Repeat verbatim, and only, the lines of the data below, beginning at the line that contains "flange_holes(outer_col_x, outer_rows, nail_d);" and stopping after the line that contains "for body, members".

━━ Information given

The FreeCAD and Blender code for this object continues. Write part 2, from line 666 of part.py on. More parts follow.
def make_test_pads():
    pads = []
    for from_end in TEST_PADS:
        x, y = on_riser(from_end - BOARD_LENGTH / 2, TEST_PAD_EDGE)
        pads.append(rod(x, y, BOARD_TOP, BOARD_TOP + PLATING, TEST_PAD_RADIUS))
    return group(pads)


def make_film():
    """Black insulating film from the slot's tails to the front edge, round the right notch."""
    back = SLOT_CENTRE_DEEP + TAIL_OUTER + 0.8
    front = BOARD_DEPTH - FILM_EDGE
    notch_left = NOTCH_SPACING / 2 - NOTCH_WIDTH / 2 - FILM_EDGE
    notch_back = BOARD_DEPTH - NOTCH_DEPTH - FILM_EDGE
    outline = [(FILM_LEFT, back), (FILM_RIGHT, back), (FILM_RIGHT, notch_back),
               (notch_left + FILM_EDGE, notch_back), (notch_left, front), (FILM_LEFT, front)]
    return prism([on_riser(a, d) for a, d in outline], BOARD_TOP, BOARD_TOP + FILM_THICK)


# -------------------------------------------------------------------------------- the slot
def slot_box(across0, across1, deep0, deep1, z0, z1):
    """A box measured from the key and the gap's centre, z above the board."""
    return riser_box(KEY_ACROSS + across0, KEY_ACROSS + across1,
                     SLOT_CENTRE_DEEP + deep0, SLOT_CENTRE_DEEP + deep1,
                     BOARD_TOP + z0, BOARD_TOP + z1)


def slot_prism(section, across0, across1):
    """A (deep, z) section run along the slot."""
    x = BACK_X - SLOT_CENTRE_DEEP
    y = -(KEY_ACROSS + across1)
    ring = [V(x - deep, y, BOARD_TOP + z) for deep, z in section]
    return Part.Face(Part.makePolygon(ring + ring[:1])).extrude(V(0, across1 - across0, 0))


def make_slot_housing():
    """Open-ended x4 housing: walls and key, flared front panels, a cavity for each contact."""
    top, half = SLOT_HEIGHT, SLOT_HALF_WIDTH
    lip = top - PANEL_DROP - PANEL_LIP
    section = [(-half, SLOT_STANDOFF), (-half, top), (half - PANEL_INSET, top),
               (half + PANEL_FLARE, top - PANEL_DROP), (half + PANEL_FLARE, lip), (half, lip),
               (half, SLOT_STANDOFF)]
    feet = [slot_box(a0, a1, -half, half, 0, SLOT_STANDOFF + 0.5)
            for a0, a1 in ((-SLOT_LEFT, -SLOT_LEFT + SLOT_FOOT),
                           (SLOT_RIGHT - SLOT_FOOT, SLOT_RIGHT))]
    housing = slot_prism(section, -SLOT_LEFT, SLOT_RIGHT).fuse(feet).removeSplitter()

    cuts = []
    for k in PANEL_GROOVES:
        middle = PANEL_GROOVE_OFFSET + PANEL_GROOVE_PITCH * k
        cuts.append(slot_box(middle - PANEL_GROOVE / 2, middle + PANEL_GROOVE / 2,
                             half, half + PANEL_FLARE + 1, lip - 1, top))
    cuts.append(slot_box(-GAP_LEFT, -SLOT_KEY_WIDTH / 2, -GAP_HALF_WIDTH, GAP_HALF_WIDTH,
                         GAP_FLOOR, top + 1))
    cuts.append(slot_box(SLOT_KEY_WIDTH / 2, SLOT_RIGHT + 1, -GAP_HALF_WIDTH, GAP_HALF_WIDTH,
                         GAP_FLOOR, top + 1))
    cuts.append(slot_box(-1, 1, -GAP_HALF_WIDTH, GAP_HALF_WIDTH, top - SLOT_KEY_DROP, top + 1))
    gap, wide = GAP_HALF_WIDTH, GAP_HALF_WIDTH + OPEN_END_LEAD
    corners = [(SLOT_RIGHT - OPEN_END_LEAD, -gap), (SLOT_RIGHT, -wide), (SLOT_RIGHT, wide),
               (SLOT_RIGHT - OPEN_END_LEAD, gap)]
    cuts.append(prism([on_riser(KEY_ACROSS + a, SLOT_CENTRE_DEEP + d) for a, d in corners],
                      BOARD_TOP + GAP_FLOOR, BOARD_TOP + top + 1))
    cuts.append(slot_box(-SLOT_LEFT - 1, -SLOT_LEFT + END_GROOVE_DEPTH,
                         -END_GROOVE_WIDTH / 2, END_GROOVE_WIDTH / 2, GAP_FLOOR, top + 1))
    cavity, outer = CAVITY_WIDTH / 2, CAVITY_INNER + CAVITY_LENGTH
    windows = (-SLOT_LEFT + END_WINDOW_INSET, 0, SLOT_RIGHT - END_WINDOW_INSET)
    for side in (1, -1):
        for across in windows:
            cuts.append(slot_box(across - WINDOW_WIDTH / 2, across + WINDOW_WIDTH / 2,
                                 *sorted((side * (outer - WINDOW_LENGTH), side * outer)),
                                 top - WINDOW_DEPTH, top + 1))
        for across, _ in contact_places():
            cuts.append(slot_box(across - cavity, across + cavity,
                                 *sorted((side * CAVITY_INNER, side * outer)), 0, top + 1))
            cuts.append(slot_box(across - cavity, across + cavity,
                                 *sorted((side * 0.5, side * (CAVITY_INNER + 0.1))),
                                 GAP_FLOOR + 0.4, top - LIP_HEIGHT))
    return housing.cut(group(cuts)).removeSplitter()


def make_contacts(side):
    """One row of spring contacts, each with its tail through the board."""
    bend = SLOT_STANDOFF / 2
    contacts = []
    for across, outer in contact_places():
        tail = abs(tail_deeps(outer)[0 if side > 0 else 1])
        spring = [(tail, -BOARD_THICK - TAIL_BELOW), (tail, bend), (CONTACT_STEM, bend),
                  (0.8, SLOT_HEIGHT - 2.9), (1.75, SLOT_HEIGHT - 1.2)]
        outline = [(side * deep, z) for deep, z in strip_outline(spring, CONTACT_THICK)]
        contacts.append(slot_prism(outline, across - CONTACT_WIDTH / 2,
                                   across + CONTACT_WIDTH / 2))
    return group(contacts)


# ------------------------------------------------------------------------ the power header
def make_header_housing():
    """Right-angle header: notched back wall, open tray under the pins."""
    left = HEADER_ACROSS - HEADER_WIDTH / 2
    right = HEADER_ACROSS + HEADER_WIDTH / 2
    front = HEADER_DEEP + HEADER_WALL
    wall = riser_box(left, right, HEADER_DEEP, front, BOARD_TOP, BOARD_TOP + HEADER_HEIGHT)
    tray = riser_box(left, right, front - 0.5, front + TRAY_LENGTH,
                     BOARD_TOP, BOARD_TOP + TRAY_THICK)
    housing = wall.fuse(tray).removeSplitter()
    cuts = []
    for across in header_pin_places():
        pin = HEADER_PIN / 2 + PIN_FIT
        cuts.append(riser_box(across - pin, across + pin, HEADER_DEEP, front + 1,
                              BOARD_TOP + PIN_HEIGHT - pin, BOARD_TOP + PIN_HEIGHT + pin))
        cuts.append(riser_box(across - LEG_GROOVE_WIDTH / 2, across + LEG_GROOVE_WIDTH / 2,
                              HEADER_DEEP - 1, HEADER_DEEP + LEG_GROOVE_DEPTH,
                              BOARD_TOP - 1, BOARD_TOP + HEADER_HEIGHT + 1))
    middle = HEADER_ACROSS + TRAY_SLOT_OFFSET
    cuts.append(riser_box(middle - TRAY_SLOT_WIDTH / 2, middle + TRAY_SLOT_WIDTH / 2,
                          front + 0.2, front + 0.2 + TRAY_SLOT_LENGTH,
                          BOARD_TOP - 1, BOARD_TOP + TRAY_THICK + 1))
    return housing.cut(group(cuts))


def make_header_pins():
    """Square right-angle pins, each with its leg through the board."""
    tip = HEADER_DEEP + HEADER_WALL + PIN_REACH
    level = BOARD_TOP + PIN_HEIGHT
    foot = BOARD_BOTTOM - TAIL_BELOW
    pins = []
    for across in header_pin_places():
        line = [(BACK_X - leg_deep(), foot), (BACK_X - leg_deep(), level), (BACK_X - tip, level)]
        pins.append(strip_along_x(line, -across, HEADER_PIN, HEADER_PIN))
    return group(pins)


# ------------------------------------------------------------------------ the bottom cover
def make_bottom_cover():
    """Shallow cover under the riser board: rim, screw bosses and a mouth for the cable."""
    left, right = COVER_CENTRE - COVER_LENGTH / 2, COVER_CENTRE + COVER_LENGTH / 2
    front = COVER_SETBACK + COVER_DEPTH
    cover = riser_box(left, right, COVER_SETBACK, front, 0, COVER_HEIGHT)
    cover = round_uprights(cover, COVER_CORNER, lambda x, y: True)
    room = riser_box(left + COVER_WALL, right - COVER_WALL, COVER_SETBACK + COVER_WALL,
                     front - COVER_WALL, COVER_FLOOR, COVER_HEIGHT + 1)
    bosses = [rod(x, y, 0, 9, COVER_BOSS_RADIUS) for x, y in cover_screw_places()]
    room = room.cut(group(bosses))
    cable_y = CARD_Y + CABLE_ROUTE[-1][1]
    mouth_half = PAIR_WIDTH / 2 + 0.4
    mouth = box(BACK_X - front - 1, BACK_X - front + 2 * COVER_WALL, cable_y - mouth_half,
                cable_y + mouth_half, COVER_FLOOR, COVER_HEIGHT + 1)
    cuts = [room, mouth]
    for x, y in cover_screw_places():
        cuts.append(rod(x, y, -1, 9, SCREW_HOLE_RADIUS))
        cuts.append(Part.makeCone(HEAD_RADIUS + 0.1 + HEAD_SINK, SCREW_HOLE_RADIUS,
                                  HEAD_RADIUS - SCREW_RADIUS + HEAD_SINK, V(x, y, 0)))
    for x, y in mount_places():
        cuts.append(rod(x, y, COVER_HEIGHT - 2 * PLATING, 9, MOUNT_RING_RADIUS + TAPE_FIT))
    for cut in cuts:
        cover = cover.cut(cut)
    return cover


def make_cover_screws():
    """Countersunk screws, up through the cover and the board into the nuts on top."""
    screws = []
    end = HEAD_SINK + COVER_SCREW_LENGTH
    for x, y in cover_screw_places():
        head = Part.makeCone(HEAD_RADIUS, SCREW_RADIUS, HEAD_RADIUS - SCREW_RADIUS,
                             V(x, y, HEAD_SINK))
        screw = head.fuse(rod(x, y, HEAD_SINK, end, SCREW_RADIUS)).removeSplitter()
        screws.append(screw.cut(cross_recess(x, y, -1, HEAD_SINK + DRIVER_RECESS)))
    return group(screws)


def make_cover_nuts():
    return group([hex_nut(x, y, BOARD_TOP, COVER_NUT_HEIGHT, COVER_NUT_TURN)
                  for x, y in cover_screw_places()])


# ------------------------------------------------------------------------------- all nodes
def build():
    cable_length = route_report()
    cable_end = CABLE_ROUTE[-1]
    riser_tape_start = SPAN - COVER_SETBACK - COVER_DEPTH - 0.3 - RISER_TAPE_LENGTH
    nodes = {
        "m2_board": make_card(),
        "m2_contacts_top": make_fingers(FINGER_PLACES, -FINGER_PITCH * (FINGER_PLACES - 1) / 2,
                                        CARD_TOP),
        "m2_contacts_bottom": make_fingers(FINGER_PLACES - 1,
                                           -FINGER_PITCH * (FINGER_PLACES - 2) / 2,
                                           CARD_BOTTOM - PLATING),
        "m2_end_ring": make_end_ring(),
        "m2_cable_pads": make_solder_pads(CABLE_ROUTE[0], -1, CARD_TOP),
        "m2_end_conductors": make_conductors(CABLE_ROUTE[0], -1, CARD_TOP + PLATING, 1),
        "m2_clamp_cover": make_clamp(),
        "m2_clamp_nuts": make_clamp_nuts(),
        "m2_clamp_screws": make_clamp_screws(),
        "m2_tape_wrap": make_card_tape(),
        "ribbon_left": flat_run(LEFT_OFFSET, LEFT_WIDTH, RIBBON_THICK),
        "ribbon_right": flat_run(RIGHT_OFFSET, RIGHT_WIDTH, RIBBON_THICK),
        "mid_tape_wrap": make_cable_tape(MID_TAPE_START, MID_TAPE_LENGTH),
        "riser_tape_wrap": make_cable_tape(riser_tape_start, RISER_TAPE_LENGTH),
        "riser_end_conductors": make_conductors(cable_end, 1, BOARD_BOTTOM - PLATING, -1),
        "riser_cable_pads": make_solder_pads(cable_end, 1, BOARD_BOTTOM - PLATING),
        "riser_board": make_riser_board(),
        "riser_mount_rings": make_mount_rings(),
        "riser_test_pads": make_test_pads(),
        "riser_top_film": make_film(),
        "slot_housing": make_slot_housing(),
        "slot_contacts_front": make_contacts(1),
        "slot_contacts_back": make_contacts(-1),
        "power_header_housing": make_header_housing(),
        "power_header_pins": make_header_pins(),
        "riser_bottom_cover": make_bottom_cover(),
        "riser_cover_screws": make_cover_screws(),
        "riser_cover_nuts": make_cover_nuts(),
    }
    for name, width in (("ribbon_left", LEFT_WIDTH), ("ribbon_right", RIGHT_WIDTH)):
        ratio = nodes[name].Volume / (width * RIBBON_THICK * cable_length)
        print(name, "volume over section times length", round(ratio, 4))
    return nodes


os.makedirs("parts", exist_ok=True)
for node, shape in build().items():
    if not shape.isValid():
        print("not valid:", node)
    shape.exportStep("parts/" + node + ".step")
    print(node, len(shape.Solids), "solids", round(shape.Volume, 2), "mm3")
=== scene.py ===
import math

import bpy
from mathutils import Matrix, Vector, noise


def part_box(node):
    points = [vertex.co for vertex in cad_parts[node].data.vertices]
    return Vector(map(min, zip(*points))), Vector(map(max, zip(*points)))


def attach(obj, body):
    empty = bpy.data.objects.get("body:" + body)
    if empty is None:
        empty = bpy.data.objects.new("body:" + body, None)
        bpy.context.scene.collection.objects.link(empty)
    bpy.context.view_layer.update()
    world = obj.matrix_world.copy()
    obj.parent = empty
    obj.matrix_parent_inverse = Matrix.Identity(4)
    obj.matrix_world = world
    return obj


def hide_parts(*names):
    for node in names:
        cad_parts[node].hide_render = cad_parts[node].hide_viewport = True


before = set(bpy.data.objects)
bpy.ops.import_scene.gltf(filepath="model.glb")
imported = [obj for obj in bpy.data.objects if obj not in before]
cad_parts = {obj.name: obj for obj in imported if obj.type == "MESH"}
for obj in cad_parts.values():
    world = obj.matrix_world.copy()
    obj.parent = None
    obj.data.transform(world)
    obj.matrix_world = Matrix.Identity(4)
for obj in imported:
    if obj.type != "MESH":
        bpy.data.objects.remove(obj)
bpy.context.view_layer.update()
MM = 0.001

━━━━
━━ Information given

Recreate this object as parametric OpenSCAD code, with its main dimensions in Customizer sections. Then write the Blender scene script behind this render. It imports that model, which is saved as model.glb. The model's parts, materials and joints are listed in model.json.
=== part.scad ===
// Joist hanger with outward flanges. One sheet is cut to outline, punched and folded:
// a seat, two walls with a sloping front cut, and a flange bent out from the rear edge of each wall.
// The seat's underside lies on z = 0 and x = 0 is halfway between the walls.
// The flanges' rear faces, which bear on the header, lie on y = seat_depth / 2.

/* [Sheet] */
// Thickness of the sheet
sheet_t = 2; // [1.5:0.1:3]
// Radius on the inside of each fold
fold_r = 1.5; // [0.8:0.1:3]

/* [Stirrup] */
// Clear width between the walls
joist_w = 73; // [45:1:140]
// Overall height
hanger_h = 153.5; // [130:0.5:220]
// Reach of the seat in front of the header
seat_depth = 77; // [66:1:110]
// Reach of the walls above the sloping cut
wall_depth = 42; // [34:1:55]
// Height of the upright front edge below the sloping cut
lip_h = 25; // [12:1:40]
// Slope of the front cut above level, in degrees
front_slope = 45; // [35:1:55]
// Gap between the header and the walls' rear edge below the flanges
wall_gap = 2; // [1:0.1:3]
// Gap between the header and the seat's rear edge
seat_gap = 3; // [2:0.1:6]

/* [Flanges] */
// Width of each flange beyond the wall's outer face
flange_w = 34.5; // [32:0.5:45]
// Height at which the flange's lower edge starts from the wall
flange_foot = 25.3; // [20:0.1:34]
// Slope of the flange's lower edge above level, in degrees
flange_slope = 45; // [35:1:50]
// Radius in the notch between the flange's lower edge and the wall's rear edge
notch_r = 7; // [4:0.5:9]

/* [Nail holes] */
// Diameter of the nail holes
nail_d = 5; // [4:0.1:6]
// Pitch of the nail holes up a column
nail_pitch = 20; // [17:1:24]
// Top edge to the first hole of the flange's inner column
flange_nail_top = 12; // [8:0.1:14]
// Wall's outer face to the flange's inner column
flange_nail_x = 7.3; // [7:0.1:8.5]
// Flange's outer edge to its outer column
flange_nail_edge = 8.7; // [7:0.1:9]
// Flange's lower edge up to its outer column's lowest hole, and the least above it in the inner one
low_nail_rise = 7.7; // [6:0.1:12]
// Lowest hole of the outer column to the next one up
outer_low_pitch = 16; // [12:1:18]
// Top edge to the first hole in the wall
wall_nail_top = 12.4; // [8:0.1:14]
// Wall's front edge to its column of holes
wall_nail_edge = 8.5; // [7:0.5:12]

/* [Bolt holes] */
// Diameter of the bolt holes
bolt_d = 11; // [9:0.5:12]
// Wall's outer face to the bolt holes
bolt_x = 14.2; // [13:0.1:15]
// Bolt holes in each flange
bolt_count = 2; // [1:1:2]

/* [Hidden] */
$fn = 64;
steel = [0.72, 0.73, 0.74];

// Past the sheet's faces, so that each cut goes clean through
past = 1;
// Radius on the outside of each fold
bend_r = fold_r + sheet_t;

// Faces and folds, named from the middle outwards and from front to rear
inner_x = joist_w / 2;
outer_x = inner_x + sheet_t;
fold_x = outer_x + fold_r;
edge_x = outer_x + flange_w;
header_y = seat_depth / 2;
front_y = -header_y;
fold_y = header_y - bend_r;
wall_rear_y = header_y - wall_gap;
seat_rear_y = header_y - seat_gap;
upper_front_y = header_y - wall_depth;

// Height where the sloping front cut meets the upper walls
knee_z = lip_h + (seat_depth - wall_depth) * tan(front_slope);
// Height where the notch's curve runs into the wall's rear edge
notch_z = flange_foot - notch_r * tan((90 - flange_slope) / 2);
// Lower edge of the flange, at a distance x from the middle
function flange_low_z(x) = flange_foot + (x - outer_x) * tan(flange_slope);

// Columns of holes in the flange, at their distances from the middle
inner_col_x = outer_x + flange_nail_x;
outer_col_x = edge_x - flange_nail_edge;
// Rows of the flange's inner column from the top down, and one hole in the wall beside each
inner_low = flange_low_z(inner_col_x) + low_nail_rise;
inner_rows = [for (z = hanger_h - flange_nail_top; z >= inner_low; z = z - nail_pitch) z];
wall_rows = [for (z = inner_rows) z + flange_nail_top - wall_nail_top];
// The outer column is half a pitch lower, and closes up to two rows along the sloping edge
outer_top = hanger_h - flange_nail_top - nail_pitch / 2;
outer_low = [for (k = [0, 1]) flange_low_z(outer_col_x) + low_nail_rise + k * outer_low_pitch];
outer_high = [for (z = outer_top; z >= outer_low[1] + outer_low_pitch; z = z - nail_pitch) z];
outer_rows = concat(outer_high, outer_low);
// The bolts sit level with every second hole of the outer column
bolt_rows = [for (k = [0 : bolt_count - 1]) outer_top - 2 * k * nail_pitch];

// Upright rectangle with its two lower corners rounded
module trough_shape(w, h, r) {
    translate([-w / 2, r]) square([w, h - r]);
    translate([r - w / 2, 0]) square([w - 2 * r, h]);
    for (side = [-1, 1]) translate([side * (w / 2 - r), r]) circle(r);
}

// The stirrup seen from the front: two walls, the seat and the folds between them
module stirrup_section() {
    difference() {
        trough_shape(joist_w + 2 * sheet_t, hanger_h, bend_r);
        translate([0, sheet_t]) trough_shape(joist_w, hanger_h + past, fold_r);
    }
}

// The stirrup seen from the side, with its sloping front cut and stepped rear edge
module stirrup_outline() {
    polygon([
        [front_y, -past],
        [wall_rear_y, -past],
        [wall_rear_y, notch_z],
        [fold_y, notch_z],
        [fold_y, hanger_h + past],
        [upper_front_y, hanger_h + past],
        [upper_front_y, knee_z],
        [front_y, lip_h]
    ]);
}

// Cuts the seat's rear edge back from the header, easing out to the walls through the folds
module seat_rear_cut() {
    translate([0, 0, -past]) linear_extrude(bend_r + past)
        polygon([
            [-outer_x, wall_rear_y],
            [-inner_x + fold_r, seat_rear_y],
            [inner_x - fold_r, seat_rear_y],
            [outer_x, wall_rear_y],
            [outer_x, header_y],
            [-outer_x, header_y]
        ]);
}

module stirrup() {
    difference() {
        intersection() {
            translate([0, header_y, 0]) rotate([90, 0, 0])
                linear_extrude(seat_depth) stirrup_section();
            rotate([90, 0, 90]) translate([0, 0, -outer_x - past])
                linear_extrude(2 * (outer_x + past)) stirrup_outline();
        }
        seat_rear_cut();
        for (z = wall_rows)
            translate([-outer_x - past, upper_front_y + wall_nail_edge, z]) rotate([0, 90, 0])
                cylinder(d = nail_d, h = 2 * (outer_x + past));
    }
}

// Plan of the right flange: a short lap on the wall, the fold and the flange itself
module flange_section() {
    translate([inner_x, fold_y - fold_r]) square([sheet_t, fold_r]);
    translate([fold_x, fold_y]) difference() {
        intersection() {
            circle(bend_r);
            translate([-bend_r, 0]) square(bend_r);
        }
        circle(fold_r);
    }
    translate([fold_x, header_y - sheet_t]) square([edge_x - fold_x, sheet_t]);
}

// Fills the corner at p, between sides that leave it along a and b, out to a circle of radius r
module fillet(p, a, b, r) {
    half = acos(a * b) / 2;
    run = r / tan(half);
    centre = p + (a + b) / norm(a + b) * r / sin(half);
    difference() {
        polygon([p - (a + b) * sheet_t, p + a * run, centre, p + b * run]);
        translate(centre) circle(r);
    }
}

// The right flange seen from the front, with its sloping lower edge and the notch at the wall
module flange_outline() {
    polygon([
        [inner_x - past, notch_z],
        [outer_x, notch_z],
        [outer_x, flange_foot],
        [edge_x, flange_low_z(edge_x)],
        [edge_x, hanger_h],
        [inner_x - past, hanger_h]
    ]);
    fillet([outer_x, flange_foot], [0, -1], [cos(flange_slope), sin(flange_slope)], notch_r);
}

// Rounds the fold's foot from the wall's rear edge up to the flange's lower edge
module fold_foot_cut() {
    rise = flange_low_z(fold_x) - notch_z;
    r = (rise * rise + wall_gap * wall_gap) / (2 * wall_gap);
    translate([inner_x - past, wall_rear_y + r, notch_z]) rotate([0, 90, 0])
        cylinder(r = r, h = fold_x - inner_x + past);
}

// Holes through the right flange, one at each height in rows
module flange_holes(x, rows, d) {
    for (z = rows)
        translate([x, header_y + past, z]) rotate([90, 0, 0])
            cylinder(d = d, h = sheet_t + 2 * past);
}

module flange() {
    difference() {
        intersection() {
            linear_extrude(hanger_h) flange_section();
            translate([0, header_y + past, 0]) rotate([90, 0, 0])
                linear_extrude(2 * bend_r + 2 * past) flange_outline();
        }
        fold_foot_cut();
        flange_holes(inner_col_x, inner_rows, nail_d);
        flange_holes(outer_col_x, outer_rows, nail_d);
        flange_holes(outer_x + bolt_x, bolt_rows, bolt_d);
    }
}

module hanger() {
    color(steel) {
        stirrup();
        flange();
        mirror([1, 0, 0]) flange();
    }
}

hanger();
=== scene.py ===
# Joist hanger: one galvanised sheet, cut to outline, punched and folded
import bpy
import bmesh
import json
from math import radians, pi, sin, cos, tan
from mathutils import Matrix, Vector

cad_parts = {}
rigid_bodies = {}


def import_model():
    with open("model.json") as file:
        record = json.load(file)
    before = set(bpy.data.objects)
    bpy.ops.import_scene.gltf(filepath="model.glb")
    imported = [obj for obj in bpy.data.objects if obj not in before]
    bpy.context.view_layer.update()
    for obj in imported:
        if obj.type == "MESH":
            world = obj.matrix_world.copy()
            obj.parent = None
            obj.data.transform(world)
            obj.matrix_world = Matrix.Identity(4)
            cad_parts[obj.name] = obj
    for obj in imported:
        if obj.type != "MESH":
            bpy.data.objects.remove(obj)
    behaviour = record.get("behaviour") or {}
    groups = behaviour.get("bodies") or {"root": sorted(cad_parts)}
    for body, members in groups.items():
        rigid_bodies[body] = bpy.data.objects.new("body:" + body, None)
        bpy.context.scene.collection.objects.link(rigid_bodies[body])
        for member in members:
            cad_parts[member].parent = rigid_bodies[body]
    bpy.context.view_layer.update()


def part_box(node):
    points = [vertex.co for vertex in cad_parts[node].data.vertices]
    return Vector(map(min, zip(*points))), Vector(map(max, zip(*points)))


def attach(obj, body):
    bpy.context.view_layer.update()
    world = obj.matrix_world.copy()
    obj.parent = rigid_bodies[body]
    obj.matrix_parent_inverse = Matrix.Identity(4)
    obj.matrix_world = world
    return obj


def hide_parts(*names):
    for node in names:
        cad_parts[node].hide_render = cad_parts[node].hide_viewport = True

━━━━

### Output of the task
        flange_holes(outer_col_x, outer_rows, nail_d);
        flange_holes(outer_x + bolt_x, bolt_rows, bolt_d);
    }
}

module hanger() {
    color(steel) {
        stirrup();
        flange();
        mirror([1, 0, 0]) flange();
    }
}

hanger();
=== scene.py ===
# Joist hanger: one galvanised sheet, cut to outline, punched and folded
import bpy
import bmesh
import json
from math import radians, pi, sin, cos, tan
from mathutils import Matrix, Vector

cad_parts = {}
rigid_bodies = {}


def import_model():
    with open("model.json") as file:
        record = json.load(file)
    before = set(bpy.data.objects)
    bpy.ops.import_scene.gltf(filepath="model.glb")
    imported = [obj for obj in bpy.data.objects if obj not in before]
    bpy.context.view_layer.update()
    for obj in imported:
        if obj.type == "MESH":
            world = obj.matrix_world.copy()
            obj.parent = None
            obj.data.transform(world)
            obj.matrix_world = Matrix.Identity(4)
            cad_parts[obj.name] = obj
    for obj in imported:
        if obj.type != "MESH":
            bpy.data.objects.remove(obj)
    behaviour = record.get("behaviour") or {}
    groups = behaviour.get("bodies") or {"root": sorted(cad_parts)}
    for body, members in groups.items():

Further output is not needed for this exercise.